We need something between the indefinite security of tenure of the Rent Acts and the all too short 6 months allowed by the HA 1988. Landlords may in fact find that tenants will be inclined to look after properties better if they know they have at least some reasonable security of tenure. Whilst we have to think carefully before making people homeless, tenants need to be made to realise that non-payment of rent will have potentially serious consequences.
The whole thing needs to be looked at and some creative thinking applied to it.
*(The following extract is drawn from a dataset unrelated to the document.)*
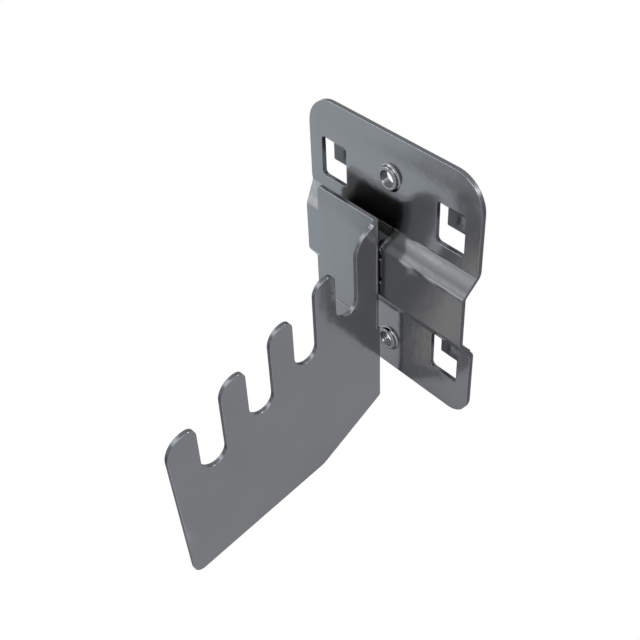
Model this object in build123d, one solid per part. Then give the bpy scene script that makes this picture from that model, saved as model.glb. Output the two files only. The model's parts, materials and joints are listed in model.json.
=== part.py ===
from build123d import *
import os
from math import atan2, cos, radians, sin, tan

os.makedirs("parts", exist_ok=True)

# Sheet and bends
SHEET = 1.2
BEND_INNER = 1.0

# Back plate, heights measured from the centre of the upper threaded hole
PLATE_TOP = 11.15
PLATE_BOTTOM = -57.3
UPPER_WIDTH = 55.3
MIDDLE_WIDTH = 52.9
LOWER_WIDTH = 54.3
TOP_CORNER_RADIUS = 8.2
BOTTOM_CORNER_RADIUS = 6.0
WAIST_RADIUS = 3.0

# Joggles that carry the middle of the plate forward of the wall
JOGGLE_DEPTH = 3.2
UPPER_JOGGLE_START = -13.3
UPPER_JOGGLE_RUN = 5.2
LOWER_JOGGLE_MARGIN = 0.1
LOWER_JOGGLE_RUN = 4.4
WAIST_LEAD = 1.2

# Openings with a tab bent out of each
PANEL_PITCH = 38.0
OPENING_WIDTH = 8.6
OPENING_HEIGHT = 10.9
UPPER_OPENING_BOTTOM = -9.9
OPENING_CORNER_RADIUS = 1.1
TAB_WIDTH = 8.3
TAB_REACH = 2.4
TAB_SHORT = 2.8
TAB_SLOPE_DEG = 45.0
TAB_BEND_INNER = 0.3
TAB_CORNER_RADIUS = 0.3

# Threaded holes with a drawn collar
HOLE_RADIUS = 2.1
COLLAR_RADIUS = 3.0
COLLAR_HEIGHT = 1.0
COLLAR_LIP_RADIUS = 0.3
COLLAR_ROOT_RADIUS = 0.6
COLLAR_SPREAD = 1.5
LOWER_HOLE_Z = -48.3

# Arm bracket flange
FLANGE_TOP = -9.9
FLANGE_BOTTOM = -41.9
FLANGE_LEFT = -20.6
FLANGE_CORNER_RADIUS = 1.0
ARM_RIGHT = 1.0
ARM_OVERLAP = 0.5

# Arm outline, distances forward of the wall
SHOULDER_SLOPE = 0.48
SHOULDER_RADIUS = 7.0
SLOT_CENTRES = (15.9, 28.9, 42.8, 57.4)
SLOT_WIDTHS = (6.7, 7.0, 7.4, 7.5)
SLOT_BOTTOMS = (-31.8, -38.7, -45.6, -52.6)
FINGER_TOPS = (-17.3, -23.5, -29.9, -37.6)
FINGER_REAR_RADIUS = 1.9
FRONT_FINGER_REAR_RADIUS = 2.2
FRONT_FINGER_WIDTH = 8.3
FRONT_RAKE_DEG = 2.4
FRONT_BOTTOM_Z = -85.8
FRONT_BOTTOM_RADIUS = 2.5
BOTTOM_BEND_REACH = 25.3
BOTTOM_BEND_Z = -77.3
BOTTOM_BEND_RADIUS = 6.0
BACK_EDGE_REACH = 5.2
BACK_BOTTOM_Z = -65.4
BACK_BOTTOM_RADIUS = 0.8


def outline(corners):
    """Closed face through corners, each given as across, up and corner radius."""
    count = len(corners)
    turns = []
    for i in range(count):
        here = Vector(corners[i][0], corners[i][1])
        radius = corners[i][2]
        last = Vector(corners[i - 1][0], corners[i - 1][1])
        following = corners[(i + 1) % count]
        back = (last - here).normalized()
        on = (Vector(following[0], following[1]) - here).normalized()
        if radius <= 0:
            turns.append((here, None, here))
            continue
        half = radians(back.get_angle(on)) / 2
        reach = radius / tan(half)
        middle = (back + on).normalized()
        crest = here + middle * (radius / sin(half) - radius)
        turns.append((here + back * reach, crest, here + on * reach))
    edges = []
    for i in range(count):
        start = turns[i - 1][2]
        enter, crest, leave = turns[i]
        if (enter - start).length > 1e-5:
            edges.append(Line(start, enter))
        if crest is not None:
            edges.append(ThreePointArc(enter, crest, leave))
    return make_face(edges)


# Side profile of the bent plate, with the lower joggle ending just above the lower openings
LOWER_OPENING_BOTTOM = UPPER_OPENING_BOTTOM - PANEL_PITCH
UPPER_JOGGLE_END = UPPER_JOGGLE_START - UPPER_JOGGLE_RUN
LOWER_JOGGLE_END = LOWER_OPENING_BOTTOM + OPENING_HEIGHT + LOWER_JOGGLE_MARGIN
LOWER_JOGGLE_START = LOWER_JOGGLE_END + LOWER_JOGGLE_RUN
OUTER = BEND_INNER + SHEET
UPPER_SHIFT = SHEET * tan(atan2(JOGGLE_DEPTH, UPPER_JOGGLE_RUN) / 2)
LOWER_SHIFT = SHEET * tan(atan2(JOGGLE_DEPTH, LOWER_JOGGLE_RUN) / 2)
FRONT = -SHEET
MIDDLE_FRONT = -SHEET - JOGGLE_DEPTH

plate_profile = outline([
    (FRONT, PLATE_TOP, 0),
    (FRONT, UPPER_JOGGLE_START, BEND_INNER),
    (MIDDLE_FRONT, UPPER_JOGGLE_END, OUTER),
    (MIDDLE_FRONT, LOWER_JOGGLE_START, OUTER),
    (FRONT, LOWER_JOGGLE_END, BEND_INNER),
    (FRONT, PLATE_BOTTOM, 0),
    (0, PLATE_BOTTOM, 0),
    (0, LOWER_JOGGLE_END + LOWER_SHIFT, OUTER),
    (-JOGGLE_DEPTH, LOWER_JOGGLE_START + LOWER_SHIFT, BEND_INNER),
    (-JOGGLE_DEPTH, UPPER_JOGGLE_END - UPPER_SHIFT, BEND_INNER),
    (0, UPPER_JOGGLE_START - UPPER_SHIFT, OUTER),
    (0, PLATE_TOP, 0),
])
sheet_body = extrude(Plane.YZ * plate_profile, amount=UPPER_WIDTH, both=True)

# Front outline of the plate, narrower at the waist
half_up = UPPER_WIDTH / 2
half_mid = MIDDLE_WIDTH / 2
half_low = LOWER_WIDTH / 2
right_side = [
    (half_up, PLATE_TOP, TOP_CORNER_RADIUS),
    (half_up, UPPER_JOGGLE_START + WAIST_LEAD, WAIST_RADIUS),
    (half_mid, UPPER_JOGGLE_END, WAIST_RADIUS),
    (half_mid, LOWER_JOGGLE_START, WAIST_RADIUS),
    (half_low, LOWER_JOGGLE_END, WAIST_RADIUS),
    (half_low, PLATE_BOTTOM, BOTTOM_CORNER_RADIUS),
]
left_side = [(-across, up, radius) for across, up, radius in reversed(right_side)]
front_outline = outline(right_side + left_side)
CUT_DEPTH = 4 * (SHEET + JOGGLE_DEPTH + TAB_REACH)
blank = extrude(Plane.XZ * front_outline, amount=CUT_DEPTH, both=True)
plate = sheet_body & blank

# Openings with rounded corners, and the tabs that hook behind the panel
BACK_OF_TAB = TAB_REACH + SHEET
TAB_OUTER = TAB_BEND_INNER + SHEET
tab_fall = tan(radians(TAB_SLOPE_DEG))
tab_lift = SHEET / cos(radians(TAB_SLOPE_DEG))


def framed(middle_x, width, top, bottom, top_radius, bottom_radius):
    """Solid block through the plate with a rounded outline seen from the front."""
    shape = outline([
        (middle_x - width / 2, top, top_radius),
        (middle_x + width / 2, top, top_radius),
        (middle_x + width / 2, bottom, bottom_radius),
        (middle_x - width / 2, bottom, bottom_radius),
    ])
    return extrude(Plane.XZ * shape, amount=CUT_DEPTH, both=True)


for middle_x in (-PANEL_PITCH / 2, PANEL_PITCH / 2):
    for bottom in (UPPER_OPENING_BOTTOM, LOWER_OPENING_BOTTOM):
        top = bottom + OPENING_HEIGHT
        tab_end = bottom + TAB_SHORT
        plate -= framed(middle_x, OPENING_WIDTH, top, bottom, OPENING_CORNER_RADIUS, OPENING_CORNER_RADIUS)
        tab_knee = top - tab_fall * (TAB_REACH + SHEET)
        tab_root = top - tab_fall * SHEET + tab_lift
        tab_profile = outline([
            (FRONT, top, 0),
            (TAB_REACH, tab_knee, TAB_BEND_INNER),
            (TAB_REACH, tab_end, 0),
            (BACK_OF_TAB, tab_end, 0),
            (BACK_OF_TAB, tab_knee + tab_lift - tab_fall * SHEET, TAB_OUTER),
            (0, tab_root, TAB_BEND_INNER),
            (0, tab_root + TAB_BEND_INNER, 0),
            (FRONT / 2, tab_root + TAB_BEND_INNER, 0),
        ])
        tab_plane = Plane.YZ.offset(middle_x - TAB_WIDTH / 2)
        tab = extrude(tab_plane * tab_profile, amount=TAB_WIDTH)
        plate += tab & framed(middle_x, TAB_WIDTH, top + 2 * OUTER, tab_end, 0, TAB_CORNER_RADIUS)

# Collars drawn forward around the two threaded holes
collar_half = outline([
    (0, 0, 0),
    (0, SHEET + COLLAR_HEIGHT, 0),
    (COLLAR_RADIUS, SHEET + COLLAR_HEIGHT, COLLAR_LIP_RADIUS),
    (COLLAR_RADIUS, SHEET, COLLAR_ROOT_RADIUS),
    (COLLAR_RADIUS + COLLAR_SPREAD, SHEET, 0),
    (COLLAR_RADIUS + COLLAR_SPREAD, 0, 0),
])
collar = Rot(90, 0, 0) * revolve(Plane.XZ * collar_half, axis=Axis.Z)
bore = Rot(90, 0, 0) * Cylinder(HOLE_RADIUS, 2 * CUT_DEPTH)
for hole_z in (0, LOWER_HOLE_Z):
    plate += Pos(0, 0, hole_z) * collar
    plate -= Pos(0, 0, hole_z) * bore
plate = plate.clean()

# Flange and bend of the arm bracket, seen from above
FLANGE_BACK = MIDDLE_FRONT
FLANGE_FRONT = MIDDLE_FRONT - SHEET
ARM_LEFT = ARM_RIGHT - SHEET
BEND_END = FLANGE_BACK - OUTER
bend_profile = outline([
    (FLANGE_LEFT, FLANGE_BACK, 0),
    (ARM_RIGHT, FLANGE_BACK, OUTER),
    (ARM_RIGHT, BEND_END - ARM_OVERLAP, 0),
    (ARM_LEFT, BEND_END - ARM_OVERLAP, 0),
    (ARM_LEFT, FLANGE_FRONT, BEND_INNER),
    (FLANGE_LEFT, FLANGE_FRONT, 0),
])
bend_height = FLANGE_TOP - FLANGE_BOTTOM
bend = extrude(Plane.XY.offset(FLANGE_BOTTOM) * bend_profile, amount=bend_height)
flange_outline = outline([
    (FLANGE_LEFT, FLANGE_TOP, FLANGE_CORNER_RADIUS),
    (ARM_RIGHT + SHEET, FLANGE_TOP, 0),
    (ARM_RIGHT + SHEET, FLANGE_BOTTOM, 0),
    (FLANGE_LEFT, FLANGE_BOTTOM, FLANGE_CORNER_RADIUS),
])
bend = bend & extrude(Plane.XZ * flange_outline, amount=CUT_DEPTH, both=True)

# Arm with its row of open slots, each lower than the one behind it
arm_start = -BEND_END
slot_rear = [c - w / 2 for c, w in zip(SLOT_CENTRES, SLOT_WIDTHS)]
slot_front = [c + w / 2 for c, w in zip(SLOT_CENTRES, SLOT_WIDTHS)]
shoulder_drop = SHOULDER_SLOPE * (slot_rear[0] - arm_start)
arm_corners = [
    (arm_start, FLANGE_TOP, 0),
    (slot_rear[0], FLANGE_TOP - shoulder_drop, SHOULDER_RADIUS),
]
for i in range(4):
    slot_radius = SLOT_WIDTHS[i] / 2
    arm_corners.append((slot_rear[i], SLOT_BOTTOMS[i], slot_radius))
    arm_corners.append((slot_front[i], SLOT_BOTTOMS[i], slot_radius))
    if i < 3:
        finger_width = slot_rear[i + 1] - slot_front[i]
        rear_radius = FINGER_REAR_RADIUS
    else:
        finger_width = FRONT_FINGER_WIDTH
        rear_radius = FRONT_FINGER_REAR_RADIUS
    front_radius = finger_width - rear_radius
    arm_corners.append((slot_front[i], FINGER_TOPS[i], rear_radius))
    if i < 3:
        arm_corners.append((slot_rear[i + 1], FINGER_TOPS[i], front_radius))
    else:
        rake = tan(radians(FRONT_RAKE_DEG))
        tip = slot_front[i] + rear_radius + front_radius / tan(radians(90 - FRONT_RAKE_DEG) / 2)
        arm_corners.append((tip, FINGER_TOPS[i], front_radius))
        foot = tip - rake * (FINGER_TOPS[i] - FRONT_BOTTOM_Z)
        arm_corners.append((foot, FRONT_BOTTOM_Z, FRONT_BOTTOM_RADIUS))
arm_corners += [
    (BOTTOM_BEND_REACH, BOTTOM_BEND_Z, BOTTOM_BEND_RADIUS),
    (BACK_EDGE_REACH, BACK_BOTTOM_Z, BACK_BOTTOM_RADIUS),
    (BACK_EDGE_REACH, FLANGE_BOTTOM, 0),
    (arm_start, FLANGE_BOTTOM, 0),
]
arm_plane = Plane(origin=(ARM_RIGHT, 0, 0), x_dir=(0, -1, 0), z_dir=(-1, 0, 0))
arm = extrude(arm_plane * outline(arm_corners), amount=SHEET)
bracket = (bend + arm).clean()

export_step(plate, "parts/back_plate.step")
export_step(bracket, "parts/arm_bracket.step")
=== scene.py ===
import json
import math

import bpy
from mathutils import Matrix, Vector


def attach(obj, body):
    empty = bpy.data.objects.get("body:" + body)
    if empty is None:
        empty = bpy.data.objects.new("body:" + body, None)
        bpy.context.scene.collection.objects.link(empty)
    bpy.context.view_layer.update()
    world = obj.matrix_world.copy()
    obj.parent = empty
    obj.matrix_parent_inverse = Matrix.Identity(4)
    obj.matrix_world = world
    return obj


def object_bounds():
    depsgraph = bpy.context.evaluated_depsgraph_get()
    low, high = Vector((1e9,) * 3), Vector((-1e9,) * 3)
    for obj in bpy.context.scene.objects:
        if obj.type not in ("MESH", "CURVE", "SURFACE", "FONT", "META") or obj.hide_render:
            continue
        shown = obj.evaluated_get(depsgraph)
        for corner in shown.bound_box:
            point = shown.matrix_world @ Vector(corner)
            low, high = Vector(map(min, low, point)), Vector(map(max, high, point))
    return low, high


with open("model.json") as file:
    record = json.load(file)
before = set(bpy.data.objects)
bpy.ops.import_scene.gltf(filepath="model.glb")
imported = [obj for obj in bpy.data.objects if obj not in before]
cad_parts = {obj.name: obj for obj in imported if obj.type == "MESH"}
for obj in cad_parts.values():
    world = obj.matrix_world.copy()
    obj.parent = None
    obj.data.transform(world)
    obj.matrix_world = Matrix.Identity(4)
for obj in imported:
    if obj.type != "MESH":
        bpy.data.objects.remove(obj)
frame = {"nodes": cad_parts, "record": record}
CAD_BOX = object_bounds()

bl_info = {
    "name": "Slotted pegboard hook",
    "version": (1, 0, 0),
    "blender": (4, 5, 0),
    "location": "View3D > Sidebar > Hook",
    "description": "Dresses a zinc plated pegboard hook with a slotted arm",
    "category": "Object",
}


def linear(hex_colour):
    """Linear colour of an sRGB hex value such as 9AA0A6."""
    parts = [int(hex_colour[i:i + 2], 16) / 255 for i in (0, 2, 4)]
    curve = [p / 12.92 if p <= 0.04045 else ((p + 0.055) / 1.055) ** 2.4 for p in parts]
    return (*curve, 1.0)


def toned(colour, tone):
    """The colour made darker or lighter by a factor, and opaque."""
    return (*(part * tone for part in colour[:3]), 1.0)


MM = 0.001

# The arm bracket's sheet faces along X forward of this place on Y, and along Y behind it
ARM_BEGINS = -8 * MM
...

Casual landlords thinking only of the short term mostly, while tenants think of the long. That’s the crux of it. And illustartes just the PRS is so unfit for purpose. One year at time, it works for landlords doesn’t it. They get on with their lives, deciding whether to sell up, move in, move their family in, rent it out on air bnb, whatever: the list goes on. The flexibility suits them perfectly. And that is why so very many of them crow about longer tenancies “not working”. For them.
Lawcruncher, a calmly written balanced and argued contribution within wat is likely to become a highly charged debate in the country at large.
“The Private Rented Sector is so unfit for purpose”
If you consider the purpose of the PRS is to act like a housing association and fill the gap left by the under-provision of social housing you’re probably right. Private landlords can never be expected to act like that becasue of the level of personal risk involved, but that’s what organisations like Shelter and Generation Rent seem to be expecting.
Build more housing – especially social housing – and at the same time increase the incentives for large institutions to invest in residential lettings and you’ll increase market stability.
” Private landlords can never be expected to act like that because of the level of personal risk involved ”
Then, pls, step out of the game. Because every home owned by a landlord is one less home owned by the owner-occupier. Pls, stop making out that landlords are the service. Landlords are as much a part of the problem.